▸ **WHAT TO PRODUCE**
Only the lines from the line that has "imported = [obj" through the line that has "BAND_BULGE = 1.2" should be reproduced, exactly and with both ends kept.

● ● ●

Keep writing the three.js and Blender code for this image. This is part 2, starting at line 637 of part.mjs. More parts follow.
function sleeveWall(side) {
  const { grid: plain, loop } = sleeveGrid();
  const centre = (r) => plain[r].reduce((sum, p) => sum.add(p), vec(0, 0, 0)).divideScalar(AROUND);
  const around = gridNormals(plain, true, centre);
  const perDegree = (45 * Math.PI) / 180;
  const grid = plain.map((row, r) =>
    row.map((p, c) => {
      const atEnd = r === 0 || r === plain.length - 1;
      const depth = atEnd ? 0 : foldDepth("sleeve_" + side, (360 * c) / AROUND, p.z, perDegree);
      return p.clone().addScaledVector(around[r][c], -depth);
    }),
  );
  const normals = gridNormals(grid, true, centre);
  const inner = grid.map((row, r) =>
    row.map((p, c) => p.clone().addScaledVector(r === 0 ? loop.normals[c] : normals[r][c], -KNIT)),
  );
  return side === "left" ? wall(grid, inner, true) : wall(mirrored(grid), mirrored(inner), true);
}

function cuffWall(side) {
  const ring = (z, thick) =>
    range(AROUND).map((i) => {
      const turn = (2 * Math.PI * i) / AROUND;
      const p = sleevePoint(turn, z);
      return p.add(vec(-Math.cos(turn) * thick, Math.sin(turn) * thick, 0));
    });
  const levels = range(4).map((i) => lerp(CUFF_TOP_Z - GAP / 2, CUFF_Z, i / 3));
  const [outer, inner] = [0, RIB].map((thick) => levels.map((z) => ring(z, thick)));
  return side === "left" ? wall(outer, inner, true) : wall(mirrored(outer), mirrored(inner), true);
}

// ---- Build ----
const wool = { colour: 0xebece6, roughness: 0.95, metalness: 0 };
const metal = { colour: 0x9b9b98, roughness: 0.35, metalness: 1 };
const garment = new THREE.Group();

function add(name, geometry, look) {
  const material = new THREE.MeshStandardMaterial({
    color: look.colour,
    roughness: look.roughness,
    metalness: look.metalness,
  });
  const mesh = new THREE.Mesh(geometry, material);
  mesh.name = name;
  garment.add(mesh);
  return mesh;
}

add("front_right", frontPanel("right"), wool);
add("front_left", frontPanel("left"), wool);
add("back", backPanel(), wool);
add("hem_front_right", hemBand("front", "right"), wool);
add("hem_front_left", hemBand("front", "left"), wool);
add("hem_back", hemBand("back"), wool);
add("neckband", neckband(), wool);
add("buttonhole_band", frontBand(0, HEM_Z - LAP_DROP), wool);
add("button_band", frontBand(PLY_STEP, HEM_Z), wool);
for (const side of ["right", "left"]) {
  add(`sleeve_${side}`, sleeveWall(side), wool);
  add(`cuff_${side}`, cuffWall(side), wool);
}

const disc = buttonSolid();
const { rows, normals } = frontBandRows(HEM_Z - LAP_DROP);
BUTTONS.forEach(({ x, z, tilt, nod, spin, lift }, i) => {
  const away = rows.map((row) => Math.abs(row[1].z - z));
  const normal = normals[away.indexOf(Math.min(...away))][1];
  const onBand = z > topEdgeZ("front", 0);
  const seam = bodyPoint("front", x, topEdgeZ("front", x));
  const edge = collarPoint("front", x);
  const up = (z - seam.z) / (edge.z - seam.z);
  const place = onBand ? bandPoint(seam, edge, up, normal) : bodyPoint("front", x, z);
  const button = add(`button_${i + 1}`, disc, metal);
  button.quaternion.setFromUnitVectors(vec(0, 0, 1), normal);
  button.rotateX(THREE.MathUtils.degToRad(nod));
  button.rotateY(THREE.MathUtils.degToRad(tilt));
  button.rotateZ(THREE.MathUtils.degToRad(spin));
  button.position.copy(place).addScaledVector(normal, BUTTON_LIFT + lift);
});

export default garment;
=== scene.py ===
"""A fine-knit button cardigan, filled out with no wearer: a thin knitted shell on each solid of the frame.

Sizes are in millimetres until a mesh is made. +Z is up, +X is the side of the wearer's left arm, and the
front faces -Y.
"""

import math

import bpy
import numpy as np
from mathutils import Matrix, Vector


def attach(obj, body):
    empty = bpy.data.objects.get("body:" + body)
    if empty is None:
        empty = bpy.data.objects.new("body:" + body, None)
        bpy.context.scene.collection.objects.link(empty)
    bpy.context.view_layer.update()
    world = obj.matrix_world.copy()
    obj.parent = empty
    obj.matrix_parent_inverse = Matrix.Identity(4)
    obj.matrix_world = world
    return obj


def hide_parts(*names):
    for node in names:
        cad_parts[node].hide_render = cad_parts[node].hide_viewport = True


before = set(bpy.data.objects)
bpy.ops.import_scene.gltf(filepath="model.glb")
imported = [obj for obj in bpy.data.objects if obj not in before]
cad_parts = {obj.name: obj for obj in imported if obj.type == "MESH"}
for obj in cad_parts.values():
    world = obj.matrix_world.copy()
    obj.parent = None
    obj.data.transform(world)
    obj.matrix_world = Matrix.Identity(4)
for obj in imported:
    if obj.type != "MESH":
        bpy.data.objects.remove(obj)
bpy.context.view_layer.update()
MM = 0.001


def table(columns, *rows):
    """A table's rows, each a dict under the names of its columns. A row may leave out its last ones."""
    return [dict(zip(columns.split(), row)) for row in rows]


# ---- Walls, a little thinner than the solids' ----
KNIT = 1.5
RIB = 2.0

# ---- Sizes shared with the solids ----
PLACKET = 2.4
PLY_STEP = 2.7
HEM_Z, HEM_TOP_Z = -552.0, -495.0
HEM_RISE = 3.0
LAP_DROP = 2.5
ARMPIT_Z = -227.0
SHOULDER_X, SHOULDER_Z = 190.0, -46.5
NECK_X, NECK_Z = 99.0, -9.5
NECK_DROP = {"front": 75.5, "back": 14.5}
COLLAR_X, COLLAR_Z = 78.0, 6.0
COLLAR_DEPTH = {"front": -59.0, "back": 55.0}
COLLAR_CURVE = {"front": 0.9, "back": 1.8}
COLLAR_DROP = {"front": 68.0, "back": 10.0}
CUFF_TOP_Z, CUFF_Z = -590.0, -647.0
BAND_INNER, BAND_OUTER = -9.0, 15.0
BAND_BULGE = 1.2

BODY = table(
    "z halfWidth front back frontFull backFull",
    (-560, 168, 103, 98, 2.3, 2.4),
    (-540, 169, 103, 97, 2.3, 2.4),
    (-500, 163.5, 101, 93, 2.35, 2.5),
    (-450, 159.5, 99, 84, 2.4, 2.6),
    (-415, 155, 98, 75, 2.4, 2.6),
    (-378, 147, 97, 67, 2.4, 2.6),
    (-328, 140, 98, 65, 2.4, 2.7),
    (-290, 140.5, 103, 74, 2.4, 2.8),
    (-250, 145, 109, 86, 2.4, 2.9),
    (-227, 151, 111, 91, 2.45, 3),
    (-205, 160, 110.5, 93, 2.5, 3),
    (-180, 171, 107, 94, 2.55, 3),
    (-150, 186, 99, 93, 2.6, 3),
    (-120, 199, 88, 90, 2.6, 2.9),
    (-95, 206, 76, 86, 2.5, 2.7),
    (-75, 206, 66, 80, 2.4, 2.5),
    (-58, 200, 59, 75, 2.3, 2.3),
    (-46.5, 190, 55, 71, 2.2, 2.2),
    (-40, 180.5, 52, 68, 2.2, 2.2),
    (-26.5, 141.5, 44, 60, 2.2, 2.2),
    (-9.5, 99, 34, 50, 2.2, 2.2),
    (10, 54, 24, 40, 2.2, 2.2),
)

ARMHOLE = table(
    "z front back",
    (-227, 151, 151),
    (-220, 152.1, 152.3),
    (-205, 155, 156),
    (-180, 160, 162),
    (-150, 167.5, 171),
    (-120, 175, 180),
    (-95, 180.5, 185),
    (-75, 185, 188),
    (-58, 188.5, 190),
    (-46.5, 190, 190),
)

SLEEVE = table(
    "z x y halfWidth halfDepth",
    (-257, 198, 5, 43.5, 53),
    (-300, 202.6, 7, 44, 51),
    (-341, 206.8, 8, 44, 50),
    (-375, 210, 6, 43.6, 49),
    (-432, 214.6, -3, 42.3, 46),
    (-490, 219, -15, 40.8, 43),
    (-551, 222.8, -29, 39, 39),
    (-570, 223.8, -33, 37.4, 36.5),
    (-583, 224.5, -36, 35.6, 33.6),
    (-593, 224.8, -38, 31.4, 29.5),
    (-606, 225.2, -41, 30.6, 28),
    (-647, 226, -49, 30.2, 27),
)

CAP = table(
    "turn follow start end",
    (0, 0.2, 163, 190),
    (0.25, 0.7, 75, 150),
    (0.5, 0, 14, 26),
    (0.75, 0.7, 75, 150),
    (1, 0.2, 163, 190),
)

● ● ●

▸ **WRITTEN ANSWER**
imported = [obj for obj in bpy.data.objects if obj not in before]
cad_parts = {obj.name: obj for obj in imported if obj.type == "MESH"}
for obj in cad_parts.values():
    world = obj.matrix_world.copy()
    obj.parent = None
    obj.data.transform(world)
    obj.matrix_world = Matrix.Identity(4)
for obj in imported:
    if obj.type != "MESH":
        bpy.data.objects.remove(obj)
bpy.context.view_layer.update()
MM = 0.001


def table(columns, *rows):
    """A table's rows, each a dict under the names of its columns. A row may leave out its last ones."""
    return [dict(zip(columns.split(), row)) for row in rows]


# ---- Walls, a little thinner than the solids' ----
KNIT = 1.5
RIB = 2.0

# ---- Sizes shared with the solids ----
PLACKET = 2.4
PLY_STEP = 2.7
HEM_Z, HEM_TOP_Z = -552.0, -495.0
HEM_RISE = 3.0
LAP_DROP = 2.5
ARMPIT_Z = -227.0
SHOULDER_X, SHOULDER_Z = 190.0, -46.5
NECK_X, NECK_Z = 99.0, -9.5
NECK_DROP = {"front": 75.5, "back": 14.5}
COLLAR_X, COLLAR_Z = 78.0, 6.0
COLLAR_DEPTH = {"front": -59.0, "back": 55.0}
COLLAR_CURVE = {"front": 0.9, "back": 1.8}
COLLAR_DROP = {"front": 68.0, "back": 10.0}
CUFF_TOP_Z, CUFF_Z = -590.0, -647.0
BAND_INNER, BAND_OUTER = -9.0, 15.0
BAND_BULGE = 1.2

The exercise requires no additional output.